2) Covert voice or data exfiltration. A clever payload could act as a sensor node that triggers when the badge is near particular readers or devices, relaying metadata about access events or enabling relay attacks against proximity authentication systems.

3) Supply‑chain insertion and scale. The more realistic and dangerous model is not a single bespoke implant but the mass production of compromised badges or components. A state or criminal network that can influence a supplier or a logistics leg can flood a target population with benign‑looking but maliciously instrumented gear.

4) Social engineering and lateral access. Compromised insignia can be used to verify identity for follow‑on social‑engineering attempts, or to defeat visitor and vendor vetting by validating presence inside secure perimeters.

Why detection is hard

Badges and lapel pins are small, decorative, and often sourced from commodity manufacturers. Global manufacturing practices mean many of these items are made in the same factories that supply legitimate commercial goods. That creates a mix of high volume and low visibility that is ideal for covert insertion. Congressional and committee work on port and equipment sourcing shows the U.S. already struggles with visibility on where parts and subcomponents originate.

Immediate operational playbook (what commanders and security leads must do now)

1) Assume compromise until proven otherwise for any suspicious gear. Remove the item and isolate it in a Faraday bag or a sealed evidence container. Preserve chain of custody.

2) Stop‑gap access controls. Temporarily revoke or reassign any privileged access tied to the badge. Force multi‑factor access where proximity alone previously sufficed.

3) Forensics. Send the item to a lab that can X‑ray, decapsulate, and analyze both hardware and firmware. Document the supply markings, lot numbers, and any serialization. If communications hardware is present, capture RF emissions in a controlled environment. This is standard hardware trace and failure analysis done fast.

4) Audit logs. Pull door, network, and badge‑reader logs for anomalous activity associated with that credential. Time sync everything. If metadata exists that shows abnormal reads or relay attempts, treat that as evidence of exploit.

5) Supplier trace. Launch a rapid procurement chain check to identify where the badge, pin, or clasp was manufactured, who supplied it, and every intermediate handler. Contain the damage by halting purchasing from the implicated source until cleared.

Longer‑term mitigation and policy measures

  • Harden procurement. Put credential hardware on a vetted supplier list and require cryptographic authentication of any electronic credential. Paper or purely mechanical badges are better than unvetted electronic ones when crypto is absent.

  • Enforce provenance and acceptance testing. Require a certificate of origin and random destructive testing at ports of entry for items bound for critical units. X‑ray inspection and sample decapsulation are cheap compared to operational risk.

  • Change default access logic. Do not link high‑value access solely to a proximity token. Use time‑bound secondary checks, biometric liveness checks, or challenge‑response tokens that prevent simple replay or passive tracking.

  • Improve inventory control. Treat insignia and badges as controlled items. Record serials, lot numbers, and recipients. Pair physical inventories with spot inspections.

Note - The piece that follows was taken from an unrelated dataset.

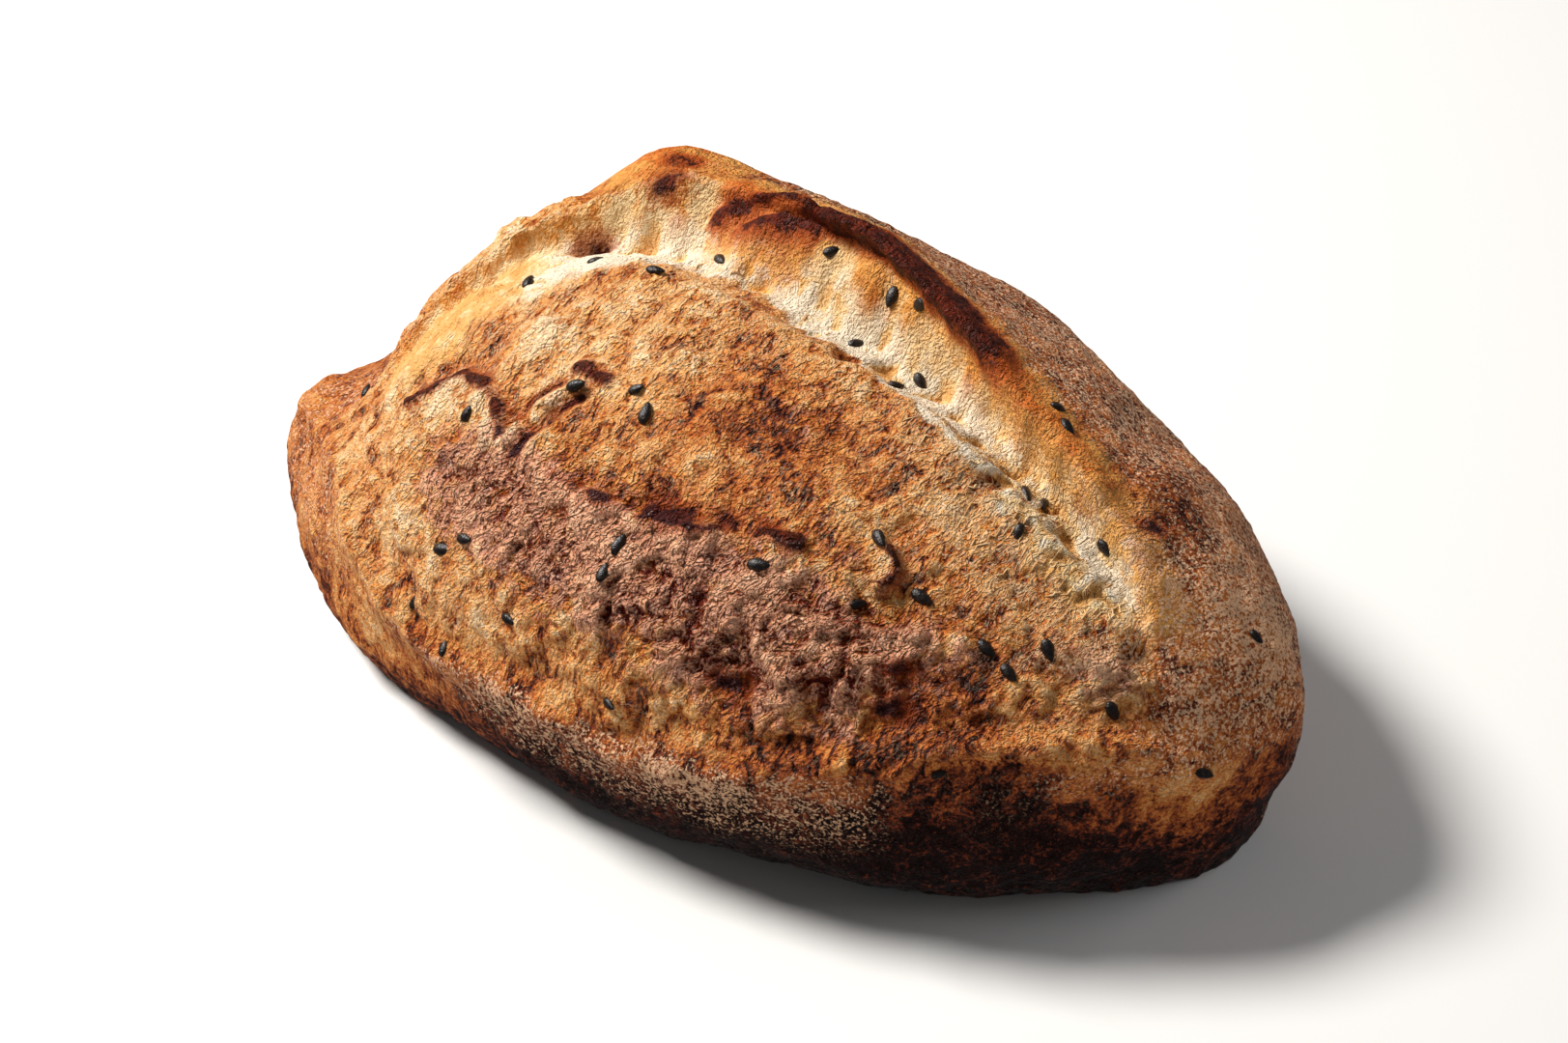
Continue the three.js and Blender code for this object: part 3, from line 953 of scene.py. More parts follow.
    def spots(self, body: Array) -> Array:
        """Small dark spots: scorched on the lobe, and painted shade in the dents above the rim and in
        the cave.

        Args:
            body: The points on the smooth dough.

        Returns:
            One number for each point, 0 for none and 1 for black.
        """
        uneven = 1.0 + 0.4 * ripple(body, 3.0, 91)
        total = np.zeros(body.shape[:-1])
        for x, y, z, size in SPOTS:
            spot = Patch(x, y, z, size * self.spot_pull, size, self.spot_scorch_and_shade, self.spot_turn)
            total = np.maximum(total, spot.spread(body) * uneven)
        return total

    def colour_fields(
        self, site: Site, zone: dict[str, Array], fine: Array, scorch_and_shade: Array
    ) -> dict[str, Array]:
        """The fields that the crust's finish reads, each from 0 to 1.

        Args:
            site: The points.
            zone: The masks of the crust's regions there.
            fine: The fine relief there, in millimetres.
            scorch_and_shade: The torn folds' mask of scorch and painted shade.

        Returns:
            One array for each field.
        """
        body, x, burst = site.body, site.x, zone["burst"]
        upright = np.stack([x, site.y, site.z * 0.35], axis=-1)
        streaks = ripple(upright, 7.0, 87) + 0.8 * ripple(upright, 2.8, 88)
        # Painted shade in the pits' holes: browned dark, with no crumb or wall colour.
        hole_shade = np.clip(together(self.pits, body), 0, 1)
        bake = burst * self.burst_bake(site, zone["dusk"])
        bake = bake + (1.0 - burst) * self.skin_bake(site, streaks)
        pale_end = VALLEY_END.spread(body)
        tone = 0.3 + 0.72 * (1.0 - smooth(x, -62, -46)) + 0.6 * smooth(x, 34, 70)
        fields = {
            "bake": bake + together(BROWNED, body) + 0.35 * hole_shade,
            "crumb": np.maximum(zone["crumb"], pale_end) * (1.0 - hole_shade),
            "torn": burst,
            "tone": tone - 0.75 * pale_end,
            "flour": self.flour(site, burst, streaks),
            # Scorch, with painted shade in the grooves beside one strand, in the dents above the rim
            # and in the cave.
            "char": np.maximum(scorch_and_shade, np.maximum(self.ear_char(site), self.spots(body))),
            "edge": self.rust(site),
            "dusk": zone["dusk"],
            "wall": zone["wall"] * (1.0 - hole_shade),
            "web": zone["web"],
            "relief": 0.5 + 0.4 * fine,
        }
        return {name: np.clip(values, 0, 1) for name, values in fields.items()}


# ---- Meshes ----


def finished(bm: bmesh.types.BMesh, name: str, smooth_faces: bool = True) -> bpy.types.Object:
    """Turns a bmesh into an object in the scene, at the origin.

    Args:
        bm: The mesh; it is freed here.
        name: The piece's name.
        smooth_faces: Whether its faces are shaded smooth.

    Returns:
        The new object.
    """
    mesh = bpy.data.meshes.new(name)
    for face in bm.faces:
        face.smooth = smooth_faces
    bm.to_mesh(mesh)
    bm.free()
    piece = bpy.data.objects.new(name, mesh)
    bpy.context.scene.collection.objects.link(piece)
    return piece


# The fields' values on the rings that close the base; a field that isn't named is 0 there.
UNDERSIDE = {"bake": 0.66, "flour": 0.6, "relief": 0.5}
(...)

  • Expand supplier due diligence. Vet factories and trading houses, require secure‑by‑design attestations from manufacturers, and contractually bind suppliers to allow audits. Federal and industry efforts on secure design and supply‑chain transparency are the right direction.

Strategic implications

A single successful insertion that compromises a senior officer’s badge would be a high‑value intelligence coup. The tactical benefit to an adversary is not just data. It is the operational tempo gained by knowing where leaders go, when they attend specific meetings, and who they meet. At scale it becomes a way to profile access, plan follow‑on influence operations, or synchronize physical and cyber effects. The defense community has seen analog examples where commodity parts caused program pauses and forced supplier tracebacks. Learn those lessons and apply them to the small, soft items our people wear.

Bottom line and orders to action

Do not accept supply chain opacity as normal. Treat badge hardware like any other critical component that can carry risk. Commanders and security directors should immediately: 1) inventory and sample test badge stocks and high‑visibility insignia; 2) put multi‑factor requirements on any access that previously relied only on proximity tokens; and 3) harden procurement contracts to require provenance, secure design attestations, and supplier audits.

If the badge story is rumor, use it as a red team exercise and close the gaps. If it is real, the steps above establish the baseline response the services should have already practiced. Either way, do not wait for the next surprise. The adversary is betting that small things are easier to weaponize and easier to hide. We should assume they are right about that and act accordingly.